Provided material:
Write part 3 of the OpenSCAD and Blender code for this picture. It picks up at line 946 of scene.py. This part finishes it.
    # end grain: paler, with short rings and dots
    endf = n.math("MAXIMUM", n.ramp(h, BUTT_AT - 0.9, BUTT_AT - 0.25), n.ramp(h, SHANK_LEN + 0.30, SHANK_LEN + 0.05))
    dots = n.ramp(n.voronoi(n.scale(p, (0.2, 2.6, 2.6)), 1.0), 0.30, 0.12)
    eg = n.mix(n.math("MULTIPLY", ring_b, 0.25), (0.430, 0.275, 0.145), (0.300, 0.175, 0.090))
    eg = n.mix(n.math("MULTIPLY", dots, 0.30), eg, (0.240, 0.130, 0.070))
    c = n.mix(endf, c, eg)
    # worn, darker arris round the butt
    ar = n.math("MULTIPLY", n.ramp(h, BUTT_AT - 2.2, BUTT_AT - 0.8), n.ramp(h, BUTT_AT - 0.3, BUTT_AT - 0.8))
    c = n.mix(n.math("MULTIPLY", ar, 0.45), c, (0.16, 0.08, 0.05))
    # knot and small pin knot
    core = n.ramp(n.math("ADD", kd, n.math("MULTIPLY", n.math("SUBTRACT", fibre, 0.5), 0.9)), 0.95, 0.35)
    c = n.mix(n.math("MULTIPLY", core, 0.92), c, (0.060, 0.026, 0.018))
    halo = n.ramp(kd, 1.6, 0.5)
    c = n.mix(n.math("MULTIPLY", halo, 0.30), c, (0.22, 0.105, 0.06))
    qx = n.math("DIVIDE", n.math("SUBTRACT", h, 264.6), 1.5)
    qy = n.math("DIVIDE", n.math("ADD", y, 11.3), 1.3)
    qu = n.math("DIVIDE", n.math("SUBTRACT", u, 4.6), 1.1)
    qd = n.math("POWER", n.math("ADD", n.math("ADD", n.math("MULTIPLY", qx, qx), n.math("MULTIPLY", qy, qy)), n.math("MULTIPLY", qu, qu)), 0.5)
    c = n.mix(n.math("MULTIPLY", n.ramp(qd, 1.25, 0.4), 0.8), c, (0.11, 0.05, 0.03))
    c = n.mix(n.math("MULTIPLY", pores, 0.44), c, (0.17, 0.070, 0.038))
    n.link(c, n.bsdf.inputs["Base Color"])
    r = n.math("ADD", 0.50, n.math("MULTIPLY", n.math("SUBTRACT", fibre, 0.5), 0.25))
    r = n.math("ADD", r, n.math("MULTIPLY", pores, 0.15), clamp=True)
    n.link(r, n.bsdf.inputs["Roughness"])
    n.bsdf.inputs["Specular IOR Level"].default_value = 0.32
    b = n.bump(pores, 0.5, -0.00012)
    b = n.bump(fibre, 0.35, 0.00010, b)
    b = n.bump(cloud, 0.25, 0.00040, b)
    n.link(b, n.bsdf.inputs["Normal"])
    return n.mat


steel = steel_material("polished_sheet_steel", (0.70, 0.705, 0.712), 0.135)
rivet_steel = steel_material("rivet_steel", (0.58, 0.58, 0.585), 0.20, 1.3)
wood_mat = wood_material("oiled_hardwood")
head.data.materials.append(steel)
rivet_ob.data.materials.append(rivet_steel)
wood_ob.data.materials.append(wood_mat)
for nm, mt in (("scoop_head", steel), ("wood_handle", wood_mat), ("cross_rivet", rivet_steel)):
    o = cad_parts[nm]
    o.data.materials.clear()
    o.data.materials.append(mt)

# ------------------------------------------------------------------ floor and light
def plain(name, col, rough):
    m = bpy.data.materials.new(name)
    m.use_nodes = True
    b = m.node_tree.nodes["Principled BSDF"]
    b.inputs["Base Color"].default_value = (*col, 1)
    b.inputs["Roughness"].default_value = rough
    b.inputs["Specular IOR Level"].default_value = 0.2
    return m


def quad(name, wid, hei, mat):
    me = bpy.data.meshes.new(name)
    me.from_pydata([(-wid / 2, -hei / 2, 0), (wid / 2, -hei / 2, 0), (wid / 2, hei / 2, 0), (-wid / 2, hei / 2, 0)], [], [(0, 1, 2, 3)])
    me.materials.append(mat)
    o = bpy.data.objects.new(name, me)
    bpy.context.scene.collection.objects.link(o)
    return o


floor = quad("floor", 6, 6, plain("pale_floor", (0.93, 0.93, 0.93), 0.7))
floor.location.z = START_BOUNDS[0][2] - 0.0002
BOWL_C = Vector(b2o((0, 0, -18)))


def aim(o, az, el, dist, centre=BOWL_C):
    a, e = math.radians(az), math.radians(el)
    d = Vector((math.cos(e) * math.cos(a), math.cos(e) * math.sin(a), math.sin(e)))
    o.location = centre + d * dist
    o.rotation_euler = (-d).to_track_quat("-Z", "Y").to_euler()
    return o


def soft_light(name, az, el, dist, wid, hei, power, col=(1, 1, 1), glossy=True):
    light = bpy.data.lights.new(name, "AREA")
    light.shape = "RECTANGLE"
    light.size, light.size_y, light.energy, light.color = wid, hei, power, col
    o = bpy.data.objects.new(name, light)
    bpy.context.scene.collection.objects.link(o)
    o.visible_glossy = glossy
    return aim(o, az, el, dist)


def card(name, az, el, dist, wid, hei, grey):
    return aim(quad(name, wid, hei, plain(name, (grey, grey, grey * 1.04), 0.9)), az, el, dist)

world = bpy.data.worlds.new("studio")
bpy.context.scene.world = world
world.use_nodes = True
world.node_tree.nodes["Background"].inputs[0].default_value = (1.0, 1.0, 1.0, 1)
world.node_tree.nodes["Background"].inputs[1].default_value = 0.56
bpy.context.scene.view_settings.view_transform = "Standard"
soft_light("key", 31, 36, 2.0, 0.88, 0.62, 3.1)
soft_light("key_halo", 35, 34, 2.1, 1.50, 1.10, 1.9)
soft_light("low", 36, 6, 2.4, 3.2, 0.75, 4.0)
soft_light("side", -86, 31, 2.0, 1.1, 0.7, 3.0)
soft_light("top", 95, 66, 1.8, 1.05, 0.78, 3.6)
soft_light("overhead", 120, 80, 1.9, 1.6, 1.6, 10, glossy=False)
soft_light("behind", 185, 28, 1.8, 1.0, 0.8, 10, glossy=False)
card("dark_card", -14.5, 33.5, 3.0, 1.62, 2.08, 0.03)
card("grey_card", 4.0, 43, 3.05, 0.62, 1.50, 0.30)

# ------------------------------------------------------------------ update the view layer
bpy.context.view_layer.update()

What you should do: Write out the data again, exactly and in full.

Output of the task:
Write part 3 of the OpenSCAD and Blender code for this picture. It picks up at line 946 of scene.py. This part finishes it.
    # end grain: paler, with short rings and dots
    endf = n.math("MAXIMUM", n.ramp(h, BUTT_AT - 0.9, BUTT_AT - 0.25), n.ramp(h, SHANK_LEN + 0.30, SHANK_LEN + 0.05))
    dots = n.ramp(n.voronoi(n.scale(p, (0.2, 2.6, 2.6)), 1.0), 0.30, 0.12)
    eg = n.mix(n.math("MULTIPLY", ring_b, 0.25), (0.430, 0.275, 0.145), (0.300, 0.175, 0.090))
    eg = n.mix(n.math("MULTIPLY", dots, 0.30), eg, (0.240, 0.130, 0.070))
    c = n.mix(endf, c, eg)
    # worn, darker arris round the butt
    ar = n.math("MULTIPLY", n.ramp(h, BUTT_AT - 2.2, BUTT_AT - 0.8), n.ramp(h, BUTT_AT - 0.3, BUTT_AT - 0.8))
    c = n.mix(n.math("MULTIPLY", ar, 0.45), c, (0.16, 0.08, 0.05))
    # knot and small pin knot
    core = n.ramp(n.math("ADD", kd, n.math("MULTIPLY", n.math("SUBTRACT", fibre, 0.5), 0.9)), 0.95, 0.35)
    c = n.mix(n.math("MULTIPLY", core, 0.92), c, (0.060, 0.026, 0.018))
    halo = n.ramp(kd, 1.6, 0.5)
    c = n.mix(n.math("MULTIPLY", halo, 0.30), c, (0.22, 0.105, 0.06))
    qx = n.math("DIVIDE", n.math("SUBTRACT", h, 264.6), 1.5)
    qy = n.math("DIVIDE", n.math("ADD", y, 11.3), 1.3)
    qu = n.math("DIVIDE", n.math("SUBTRACT", u, 4.6), 1.1)
    qd = n.math("POWER", n.math("ADD", n.math("ADD", n.math("MULTIPLY", qx, qx), n.math("MULTIPLY", qy, qy)), n.math("MULTIPLY", qu, qu)), 0.5)
    c = n.mix(n.math("MULTIPLY", n.ramp(qd, 1.25, 0.4), 0.8), c, (0.11, 0.05, 0.03))
    c = n.mix(n.math("MULTIPLY", pores, 0.44), c, (0.17, 0.070, 0.038))
    n.link(c, n.bsdf.inputs["Base Color"])
    r = n.math("ADD", 0.50, n.math("MULTIPLY", n.math("SUBTRACT", fibre, 0.5), 0.25))
    r = n.math("ADD", r, n.math("MULTIPLY", pores, 0.15), clamp=True)
    n.link(r, n.bsdf.inputs["Roughness"])
    n.bsdf.inputs["Specular IOR Level"].default_value = 0.32
    b = n.bump(pores, 0.5, -0.00012)
    b = n.bump(fibre, 0.35, 0.00010, b)
    b = n.bump(cloud, 0.25, 0.00040, b)
    n.link(b, n.bsdf.inputs["Normal"])
    return n.mat


steel = steel_material("polished_sheet_steel", (0.70, 0.705, 0.712), 0.135)
rivet_steel = steel_material("rivet_steel", (0.58, 0.58, 0.585), 0.20, 1.3)
wood_mat = wood_material("oiled_hardwood")
head.data.materials.append(steel)
rivet_ob.data.materials.append(rivet_steel)
wood_ob.data.materials.append(wood_mat)
for nm, mt in (("scoop_head", steel), ("wood_handle", wood_mat), ("cross_rivet", rivet_steel)):
    o = cad_parts[nm]
    o.data.materials.clear()
    o.data.materials.append(mt)

# ------------------------------------------------------------------ floor and light
def plain(name, col, rough):
    m = bpy.data.materials.new(name)
    m.use_nodes = True
    b = m.node_tree.nodes["Principled BSDF"]
    b.inputs["Base Color"].default_value = (*col, 1)
    b.inputs["Roughness"].default_value = rough
    b.inputs["Specular IOR Level"].default_value = 0.2
    return m


def quad(name, wid, hei, mat):
    me = bpy.data.meshes.new(name)
    me.from_pydata([(-wid / 2, -hei / 2, 0), (wid / 2, -hei / 2, 0), (wid / 2, hei / 2, 0), (-wid / 2, hei / 2, 0)], [], [(0, 1, 2, 3)])
    me.materials.append(mat)
    o = bpy.data.objects.new(name, me)
    bpy.context.scene.collection.objects.link(o)
    return o


floor = quad("floor", 6, 6, plain("pale_floor", (0.93, 0.93, 0.93), 0.7))
floor.location.z = START_BOUNDS[0][2] - 0.0002
BOWL_C = Vector(b2o((0, 0, -18)))


def aim(o, az, el, dist, centre=BOWL_C):
    a, e = math.radians(az), math.radians(el)
    d = Vector((math.cos(e) * math.cos(a), math.cos(e) * math.sin(a), math.sin(e)))
    o.location = centre + d * dist
    o.rotation_euler = (-d).to_track_quat("-Z", "Y").to_euler()
    return o


def soft_light(name, az, el, dist, wid, hei, power, col=(1, 1, 1), glossy=True):
    light = bpy.data.lights.new(name, "AREA")
    light.shape = "RECTANGLE"
    light.size, light.size_y, light.energy, light.color = wid, hei, power, col
    o = bpy.data.objects.new(name, light)
    bpy.context.scene.collection.objects.link(o)
    o.visible_glossy = glossy
    return aim(o, az, el, dist)


def card(name, az, el, dist, wid, hei, grey):
    return aim(quad(name, wid, hei, plain(name, (grey, grey, grey * 1.04), 0.9)), az, el, dist)

world = bpy.data.worlds.new("studio")
bpy.context.scene.world = world
world.use_nodes = True
world.node_tree.nodes["Background"].inputs[0].default_value = (1.0, 1.0, 1.0, 1)
world.node_tree.nodes["Background"].inputs[1].default_value = 0.56
bpy.context.scene.view_settings.view_transform = "Standard"
soft_light("key", 31, 36, 2.0, 0.88, 0.62, 3.1)
soft_light("key_halo", 35, 34, 2.1, 1.50, 1.10, 1.9)
soft_light("low", 36, 6, 2.4, 3.2, 0.75, 4.0)
soft_light("side", -86, 31, 2.0, 1.1, 0.7, 3.0)
soft_light("top", 95, 66, 1.8, 1.05, 0.78, 3.6)
soft_light("overhead", 120, 80, 1.9, 1.6, 1.6, 10, glossy=False)
soft_light("behind", 185, 28, 1.8, 1.0, 0.8, 10, glossy=False)
card("dark_card", -14.5, 33.5, 3.0, 1.62, 2.08, 0.03)
card("grey_card", 4.0, 43, 3.05, 0.62, 1.50, 0.30)

# ------------------------------------------------------------------ update the view layer
bpy.context.view_layer.update()